When I Get Married Should I Take Out Life Insurance?

While we were at school, or studying, or taking an after school gap year, life was quite a simple affair. Because we were not economically participative, we didn’t have to concern ourselves much with all those things that economically participative people (like our parents) had to worry about: things like interest rates, debt repayments, tax forms, assets, liabilities, budgets and insurance.

But, alas, the simplicity does not last for ever. From the time that you receive your first pay cheque, things change. Initially, you are faced with only the most basic of responsibilities: tax returns, rent, telephone and utilities. As time goes by, and your income grows, it extends to encompass bigger things like a car and a piece of property.

In due course, most of us are fortunate enough to meet Mr. or Ms. Right somewhere along the way. And, when I-Do Day is out of the way, you will almost certainly start contemplating the reality that your responsibilities have been redefined: It is no longer about me and mine, but about us and ours. It is this caring us-factor that will direct your thoughts towards the future, and that will inevitably leave you wondering: What happens to him or her if I passed away? How will he or she cope? Do I need to take out additional life insurance to make sure he or she does?

We take a quick look at how you can answer these questions in the context of your personal circumstances.

What happens if I pass away?

Your surviving spouse, in addition to having to cope with your death, will need to manage on a reduced household income, and shoulder the burden of all the costs involved with the funeral and the winding up of your estate. The latter can sometimes take as long as a year. Unless you have some sort of life cover in place to help him or her cork up this hole, your spouse is highly likely to end up facing financial hardship.

The converse also holds true. If your spouse had to die, you could be left in a similar financial situation.

Do I need to take out additional life insurance?

There are no clear cut answers. The amount of additional cover you will need, if at all, will depend on your personal circumstances. A good rule of thumb is that the life insurance you have in place should at least cover the costs associated with your death and replace the net income your spouse will lose in the longer term.

The best starting point is perhaps for both of you to revisit your financial planning and to calculate whether you need to increase or decrease your cover.
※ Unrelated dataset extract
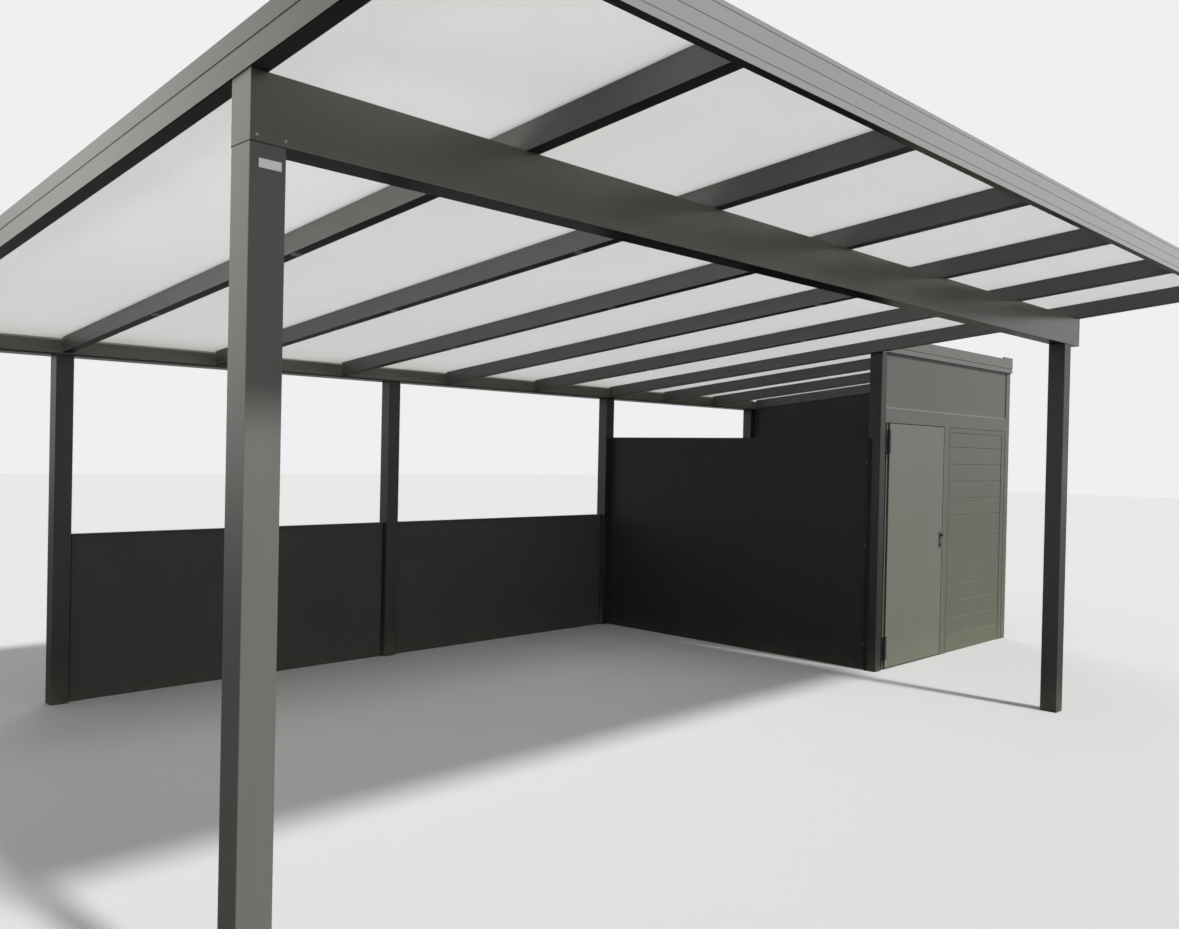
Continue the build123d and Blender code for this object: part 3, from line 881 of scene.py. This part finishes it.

Go through the calculations twice: once for you and once for your spouse. When you do, follow at least the following steps:

  1. How much will I be contributing towards our expenses on a monthly basis?
  2. How much debt do I have that is not already covered by a credit life insurance policy?
  3. What will the approximate costs be for winding up my estate?
  4. How much will I need to provide for my funeral?

Multiply the amount you recorded under point 1 by at least 72 (6 years). Add this answer to the amounts you recorded from points 2 to point 4. This is the minimum cover you will need.

Deduct this minimum cover from the life cover you already have in place. Remember only to use policies that have not been ceded and only to use the portion of the cover that your spouse is already the beneficiary of.

If the answer you arrive at has a minus value, you will need to purchase additional cover for that amount.

To conclude

Insurance premiums are becoming cheaper all the time. Regardless of whether there is a cover deficit or not, you may want to use the opportunity to compare the price you are paying for the cover you already have in place against the latest rates in the market. Who knows, perhaps you can save enough on your existing premiums to cover the cost of the additional life insurance you may need to buy.